Auto parts marketplaces (Amazon, eBay Motors, Autodoc) require structured fitment data to list. Without ACES/PIES-compatible data, you can't access these channels.

How to improve catalog data quality

You don't need formal ACES/PIES implementation to improve. You can apply the same logic to your current catalog:

1

Add OEM number to every part

The original manufacturer's part number is the universal identifier. With it, any salesperson can verify the correct part without relying on a generic description.

2

Record fitment as Year/Make/Model/Engine

Minimum four fields. If a part fits multiple vehicles, list each combination separately. Ambiguity costs more than the time it takes to enter the data correctly.

3

Include brand and quality tier

OEM, OEM-equivalent, premium aftermarket, or economy. This classification gives the customer the information to decide — and eliminates post-sale conflict from "this isn't what I ordered."

4

Audit your catalog by return rate

The parts with the most returns are the ones with the worst data. Identify the 20 part numbers with the highest return rate and improve their data first — the impact is immediate.

5

Validate with the supplier before adding to catalog

An unvalidated record is a future return. Require fitment data and specs from the supplier before adding a new part — the initial validation time is less than the cost of correcting a wrong sale.

Salvador: the agent that validates every quote against the catalog

At Suplifai, Salvador is the agent responsible for catalog integrity. Before Victoria sends a quote to the customer, Salvador verifies that the reference matches the requested vehicle, that actual stock exists, and that product data is complete.

This cross-referencing process eliminates incorrect quotes before they reach the customer — not after.

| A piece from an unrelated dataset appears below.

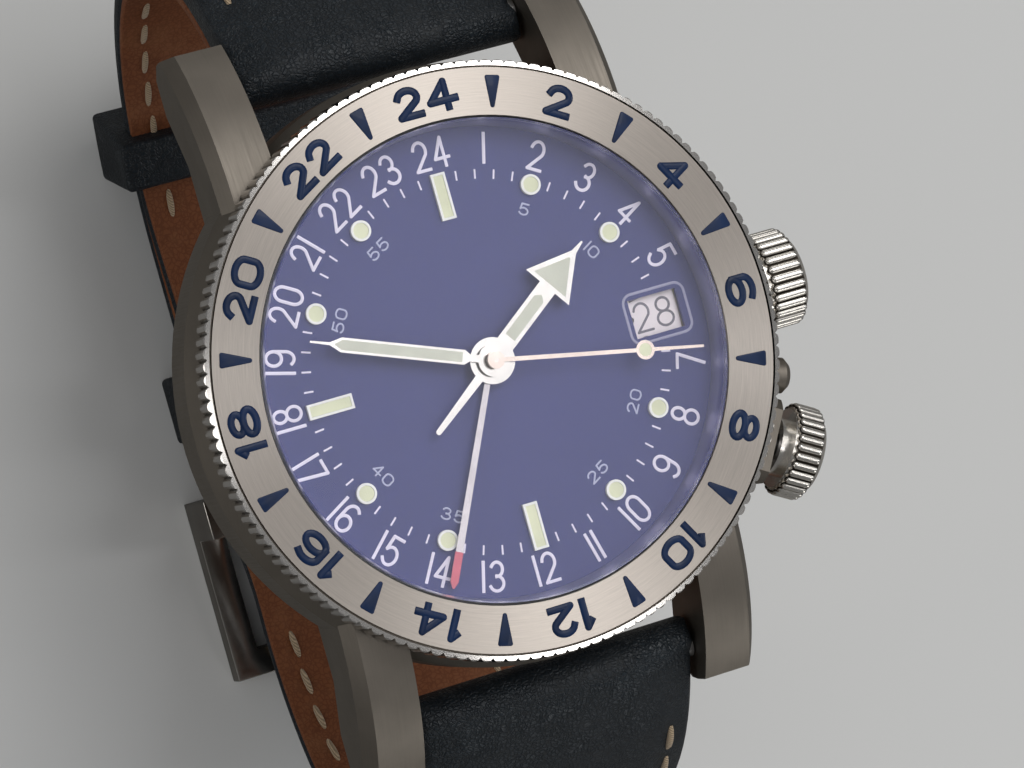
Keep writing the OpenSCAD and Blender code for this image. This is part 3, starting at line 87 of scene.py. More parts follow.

Quotes built on reliable data

Suplifai connects your catalog with automatic validation logic. Every quote that goes out has been verified against vehicle fitment and real stock — without manual intervention.

See how it works →

Frequently asked questions

What is data quality in an auto parts catalog?
It is the level of completeness, accuracy, and consistency of the information for each part: OEM number, description, vehicle fitment, dimensions, weight, and brand. Incomplete or incorrect data produces wrong quotes, returns, and lost customers.
What is ACES in auto parts?
ACES (Aftermarket Catalog Exchange Standard) is the standard for mapping which vehicles are compatible with each part. It structures the part-to-vehicle relationship (year/make/model/engine) in coded form, enabling precise fitment searches and eliminating quotes for the wrong part.
What is PIES in auto parts?
PIES (Product Information Exchange Standard) defines product attributes: part number, description, dimensions, weight, UPC, images, and price. When a part has complete PIES data, quoting systems can generate accurate proposals automatically without manual lookup or missing information.
How do ACES and PIES improve my quotes?
ACES ensures you quote the right part for the right vehicle. PIES ensures the description, price, and specifications are accurate. Together they eliminate the two most common quoting errors: incompatible parts and incomplete data that generates follow-up questions from the customer.
Do I need formal ACES and PIES implementation?
Not formally, but you need the data they define: OEM number, verified vehicle fitment, and complete product specs. Applying that logic — even informally — improves quoting accuracy immediately and sets you up to list on e-commerce platforms that require structured fitment data.